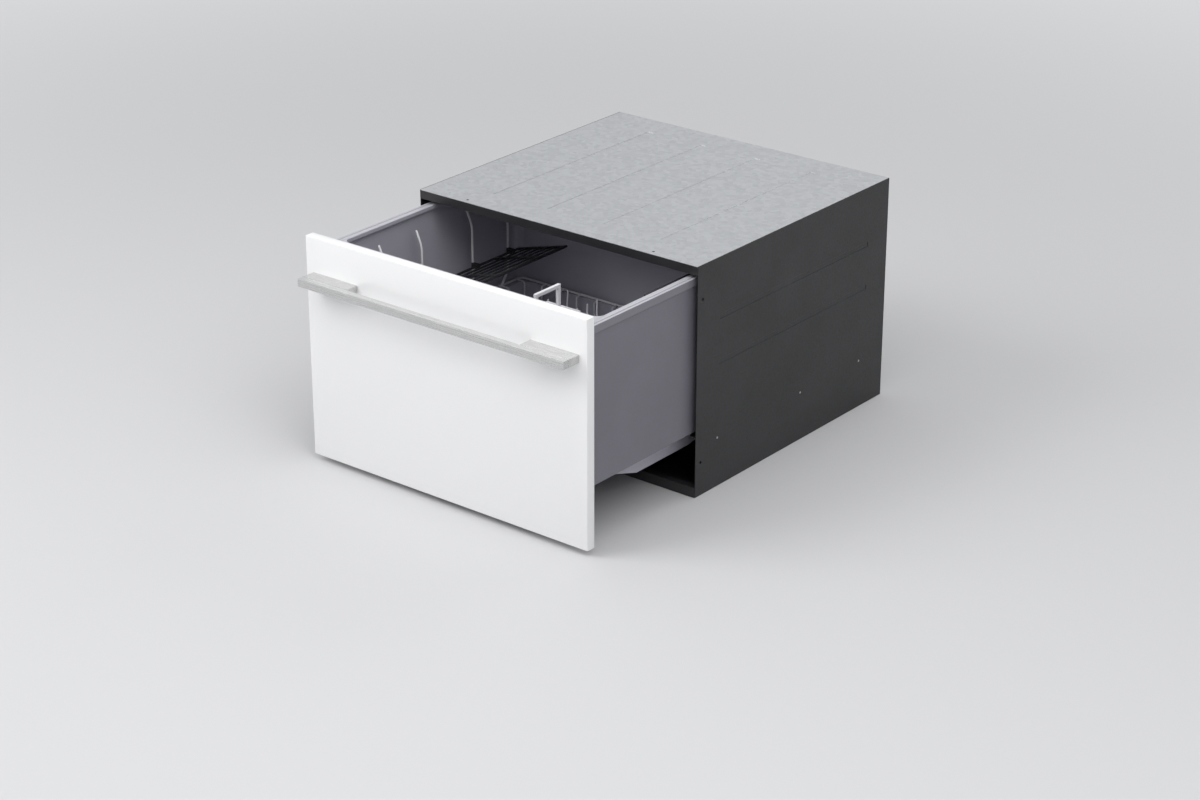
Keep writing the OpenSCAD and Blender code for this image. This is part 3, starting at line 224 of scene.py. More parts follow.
def finish(name, dark, light, rough, grain, grain_mm, depth_mm, metal=0.0, stretch=(1, 1, 1),
           cloud=9.0, coat=0.0):
    """A material. dark and light are its two near colours, rough its lowest and highest roughness,
    grain the scale of the bump pattern and depth_mm the bump's height."""
    material = bpy.data.materials.new(name)
    material.use_nodes = True
    tree = material.node_tree
    shader = tree.nodes["Principled BSDF"]
    shader.inputs["Metallic"].default_value = metal
    shader.inputs["Coat Weight"].default_value = coat
    shader.inputs["Coat Roughness"].default_value = 0.12
    coords = tree.nodes.new("ShaderNodeTexCoord").outputs["Object"]
    clouds = between(tree, noise(tree, coords, cloud, 4.0, stretch), 0, 1)
    link(tree, mix_colour(tree, clouds, dark, light), shader.inputs["Base Color"])
    wear = noise(tree, coords, grain_mm, 3.0, stretch)
    link(tree, between(tree, wear, *rough), shader.inputs["Roughness"])
    bump = tree.nodes.new("ShaderNodeBump")
    bump.inputs["Strength"].default_value = grain
    bump.inputs["Distance"].default_value = depth_mm * MM
    link(tree, noise(tree, coords, grain_mm * 4, 2.0, stretch), bump.inputs["Height"])
    link(tree, bump.outputs["Normal"], shader.inputs["Normal"])
    return material


print("helper ready")

# %% [markdown]
# The door front is a lacquered board: white, satin to the eye, with the faintest ripple where the
# lacquer flowed before it dried. A thin clear coat over it gives the soft second reflection.

# %% White lacquer
finishes = {}
finishes["white_lacquer"] = finish("white_lacquer", (0.856, 0.856, 0.858), (0.864, 0.864, 0.866),
                                   (0.30, 0.32), 0.02, 30, 0.004, cloud=1.0, coat=0.2)
print("finishes:", len(finishes))

# %% [markdown]
# Brushed stainless steel has long fine lines, left by a belt that ran along the bar. The noise is
# stretched about eighty times along X, so that it turns into lines, and they move both the
# roughness and the bump. The zinc on the runners is brushed too, along the way they slide.

# %% Steels
LINES_X = (0.012, 1, 1)
LINES_Y = (1, 0.02, 1)
finishes["brushed_stainless"] = finish("brushed_stainless", (0.61, 0.61, 0.605),
                                       (0.65, 0.65, 0.645), (0.23, 0.30), 0.08, 1500, 0.003,
                                       metal=1.0, stretch=LINES_X, cloud=2200.0)
finishes["runner_steel"] = finish("runner_steel", (0.50, 0.51, 0.52), (0.62, 0.62, 0.63),
                                  (0.28, 0.45), 0.25, 300, 0.03, metal=1.0, stretch=LINES_Y,
                                  cloud=60.0)
finishes["motor_metal"] = finish("motor_metal", (0.30, 0.31, 0.32), (0.42, 0.43, 0.44),
                                 (0.42, 0.6), 0.5, 180, 0.15, metal=0.9, cloud=40.0)
print("finishes:", len(finishes))

# %% [markdown]
# Galvanised sheet shows flat crystals of zinc, some a little brighter than their neighbours. A
# Voronoi pattern has just such cells, so its cell colour moves both the grey and the roughness.

# %% Galvanised sheet


def galvanised():
    material = finish("galvanised", (0.40, 0.41, 0.42), (0.55, 0.56, 0.57), (0.32, 0.5), 0.1, 60,
                      0.03, metal=0.85)
    tree = material.node_tree
    shader = tree.nodes["Principled BSDF"]
    coords = tree.nodes.new("ShaderNodeTexCoord").outputs["Object"]
    cells = tree.nodes.new("ShaderNodeTexVoronoi")
    cells.inputs["Scale"].default_value = 120
    link(tree, coords, cells.inputs["Vector"])
    grey = tree.nodes.new("ShaderNodeSeparateColor")
    link(tree, cells.outputs["Color"], grey.inputs["Color"])
    link(tree, mix_colour(tree, grey.outputs[0], (0.46, 0.47, 0.48), (0.53, 0.54, 0.55)),
         shader.inputs["Base Color"])
    link(tree, between(tree, grey.outputs[1], 0.38, 0.46), shader.inputs["Roughness"])
    return material


finishes["galvanised"] = galvanised()
print("finishes:", len(finishes))

# %% [markdown]
# The rest is paint, plastic and rubber. They differ in colour, in how dull they are and in the size
# of their grain: powder coat has a fine orange-peel, moulded plastic a spark-eroded grain, and the
# nylon on the wires is smooth. A table of numbers says it more clearly than a cell for each.

# %% Paint, plastic and rubber
PLAIN_FINISHES = {
    # name: dark colour, light colour, roughness, bump strength, pattern scale, bump height in mm
    "black_steel": ((0.012, 0.012, 0.013), (0.022, 0.022, 0.024), (0.30, 0.45), 0.35, 260, 0.06),
    "wire_coat": ((0.82, 0.82, 0.83), (0.87, 0.87, 0.88), (0.28, 0.42), 0.15, 160, 0.04),
    "rack_plastic": ((0.018, 0.018, 0.021), (0.032, 0.032, 0.036), (0.38, 0.52), 0.3, 300, 0.05),
    "basket_plastic": ((0.66, 0.66, 0.68), (0.74, 0.74, 0.76), (0.36, 0.5), 0.25, 280, 0.05),
    "dark_plastic": ((0.016, 0.016, 0.018), (0.028, 0.028, 0.031), (0.38, 0.55), 0.35, 300, 0.06),
    "grey_plastic": ((0.085, 0.088, 0.10), (0.12, 0.122, 0.135), (0.36, 0.5), 0.3, 280, 0.05),
    "light_plastic": ((0.50, 0.51, 0.53), (0.60, 0.61, 0.63), (0.26, 0.38), 0.2, 240, 0.04),
    "lid_plastic": ((0.05, 0.05, 0.056), (0.075, 0.075, 0.082), (0.4, 0.55), 0.35, 260, 0.06),
    "black_rubber": ((0.010, 0.010, 0.010), (0.020, 0.020, 0.020), (0.55, 0.75), 0.4, 340, 0.06),
    "white_plastic": ((0.66, 0.66, 0.65), (0.76, 0.76, 0.75), (0.34, 0.48), 0.25, 260, 0.05),
    "orange_plastic": ((0.62, 0.16, 0.02), (0.75, 0.22, 0.04), (0.36, 0.5), 0.25, 260, 0.05),
}
for name, numbers in PLAIN_FINISHES.items():
    finishes[name] = finish(name, *numbers)
print("finishes:", len(finishes))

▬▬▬

*WHAT TO WORK ON*: Extract the listing in its entirety, matching it exactly.

*WRITTEN RESPONSE*:
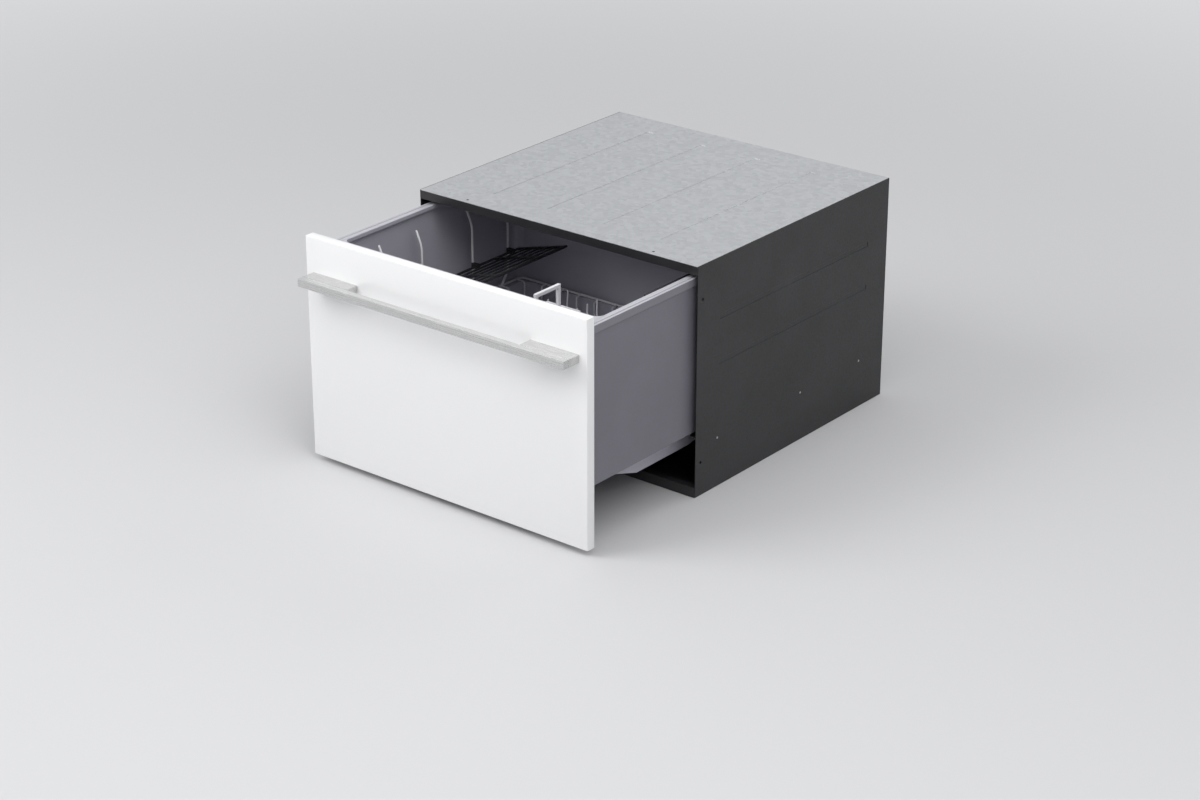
Keep writing the OpenSCAD and Blender code for this image. This is part 3, starting at line 224 of scene.py. More parts follow.
def finish(name, dark, light, rough, grain, grain_mm, depth_mm, metal=0.0, stretch=(1, 1, 1),
           cloud=9.0, coat=0.0):
    """A material. dark and light are its two near colours, rough its lowest and highest roughness,
    grain the scale of the bump pattern and depth_mm the bump's height."""
    material = bpy.data.materials.new(name)
    material.use_nodes = True
    tree = material.node_tree
    shader = tree.nodes["Principled BSDF"]
    shader.inputs["Metallic"].default_value = metal
    shader.inputs["Coat Weight"].default_value = coat
    shader.inputs["Coat Roughness"].default_value = 0.12
    coords = tree.nodes.new("ShaderNodeTexCoord").outputs["Object"]
    clouds = between(tree, noise(tree, coords, cloud, 4.0, stretch), 0, 1)
    link(tree, mix_colour(tree, clouds, dark, light), shader.inputs["Base Color"])
    wear = noise(tree, coords, grain_mm, 3.0, stretch)
    link(tree, between(tree, wear, *rough), shader.inputs["Roughness"])
    bump = tree.nodes.new("ShaderNodeBump")
    bump.inputs["Strength"].default_value = grain
    bump.inputs["Distance"].default_value = depth_mm * MM
    link(tree, noise(tree, coords, grain_mm * 4, 2.0, stretch), bump.inputs["Height"])
    link(tree, bump.outputs["Normal"], shader.inputs["Normal"])
    return material


print("helper ready")

# %% [markdown]
# The door front is a lacquered board: white, satin to the eye, with the faintest ripple where the
# lacquer flowed before it dried. A thin clear coat over it gives the soft second reflection.

# %% White lacquer
finishes = {}
finishes["white_lacquer"] = finish("white_lacquer", (0.856, 0.856, 0.858), (0.864, 0.864, 0.866),
                                   (0.30, 0.32), 0.02, 30, 0.004, cloud=1.0, coat=0.2)
print("finishes:", len(finishes))

# %% [markdown]
# Brushed stainless steel has long fine lines, left by a belt that ran along the bar. The noise is
# stretched about eighty times along X, so that it turns into lines, and they move both the
# roughness and the bump. The zinc on the runners is brushed too, along the way they slide.

# %% Steels
LINES_X = (0.012, 1, 1)
LINES_Y = (1, 0.02, 1)
finishes["brushed_stainless"] = finish("brushed_stainless", (0.61, 0.61, 0.605),
                                       (0.65, 0.65, 0.645), (0.23, 0.30), 0.08, 1500, 0.003,
                                       metal=1.0, stretch=LINES_X, cloud=2200.0)
finishes["runner_steel"] = finish("runner_steel", (0.50, 0.51, 0.52), (0.62, 0.62, 0.63),
                                  (0.28, 0.45), 0.25, 300, 0.03, metal=1.0, stretch=LINES_Y,
                                  cloud=60.0)
finishes["motor_metal"] = finish("motor_metal", (0.30, 0.31, 0.32), (0.42, 0.43, 0.44),
                                 (0.42, 0.6), 0.5, 180, 0.15, metal=0.9, cloud=40.0)
print("finishes:", len(finishes))

# %% [markdown]
# Galvanised sheet shows flat crystals of zinc, some a little brighter than their neighbours. A
# Voronoi pattern has just such cells, so its cell colour moves both the grey and the roughness.

# %% Galvanised sheet


def galvanised():
    material = finish("galvanised", (0.40, 0.41, 0.42), (0.55, 0.56, 0.57), (0.32, 0.5), 0.1, 60,
                      0.03, metal=0.85)
    tree = material.node_tree
    shader = tree.nodes["Principled BSDF"]
    coords = tree.nodes.new("ShaderNodeTexCoord").outputs["Object"]
    cells = tree.nodes.new("ShaderNodeTexVoronoi")
    cells.inputs["Scale"].default_value = 120
    link(tree, coords, cells.inputs["Vector"])
    grey = tree.nodes.new("ShaderNodeSeparateColor")
    link(tree, cells.outputs["Color"], grey.inputs["Color"])
    link(tree, mix_colour(tree, grey.outputs[0], (0.46, 0.47, 0.48), (0.53, 0.54, 0.55)),
         shader.inputs["Base Color"])
    link(tree, between(tree, grey.outputs[1], 0.38, 0.46), shader.inputs["Roughness"])
    return material


finishes["galvanised"] = galvanised()
print("finishes:", len(finishes))

# %% [markdown]
# The rest is paint, plastic and rubber. They differ in colour, in how dull they are and in the size
# of their grain: powder coat has a fine orange-peel, moulded plastic a spark-eroded grain, and the
# nylon on the wires is smooth. A table of numbers says it more clearly than a cell for each.

# %% Paint, plastic and rubber
PLAIN_FINISHES = {
    # name: dark colour, light colour, roughness, bump strength, pattern scale, bump height in mm
    "black_steel": ((0.012, 0.012, 0.013), (0.022, 0.022, 0.024), (0.30, 0.45), 0.35, 260, 0.06),
    "wire_coat": ((0.82, 0.82, 0.83), (0.87, 0.87, 0.88), (0.28, 0.42), 0.15, 160, 0.04),
    "rack_plastic": ((0.018, 0.018, 0.021), (0.032, 0.032, 0.036), (0.38, 0.52), 0.3, 300, 0.05),
    "basket_plastic": ((0.66, 0.66, 0.68), (0.74, 0.74, 0.76), (0.36, 0.5), 0.25, 280, 0.05),
    "dark_plastic": ((0.016, 0.016, 0.018), (0.028, 0.028, 0.031), (0.38, 0.55), 0.35, 300, 0.06),
    "grey_plastic": ((0.085, 0.088, 0.10), (0.12, 0.122, 0.135), (0.36, 0.5), 0.3, 280, 0.05),
    "light_plastic": ((0.50, 0.51, 0.53), (0.60, 0.61, 0.63), (0.26, 0.38), 0.2, 240, 0.04),
    "lid_plastic": ((0.05, 0.05, 0.056), (0.075, 0.075, 0.082), (0.4, 0.55), 0.35, 260, 0.06),
    "black_rubber": ((0.010, 0.010, 0.010), (0.020, 0.020, 0.020), (0.55, 0.75), 0.4, 340, 0.06),
    "white_plastic": ((0.66, 0.66, 0.65), (0.76, 0.76, 0.75), (0.34, 0.48), 0.25, 260, 0.05),
    "orange_plastic": ((0.62, 0.16, 0.02), (0.75, 0.22, 0.04), (0.36, 0.5), 0.25, 260, 0.05),
}
for name, numbers in PLAIN_FINISHES.items():
    finishes[name] = finish(name, *numbers)
print("finishes:", len(finishes))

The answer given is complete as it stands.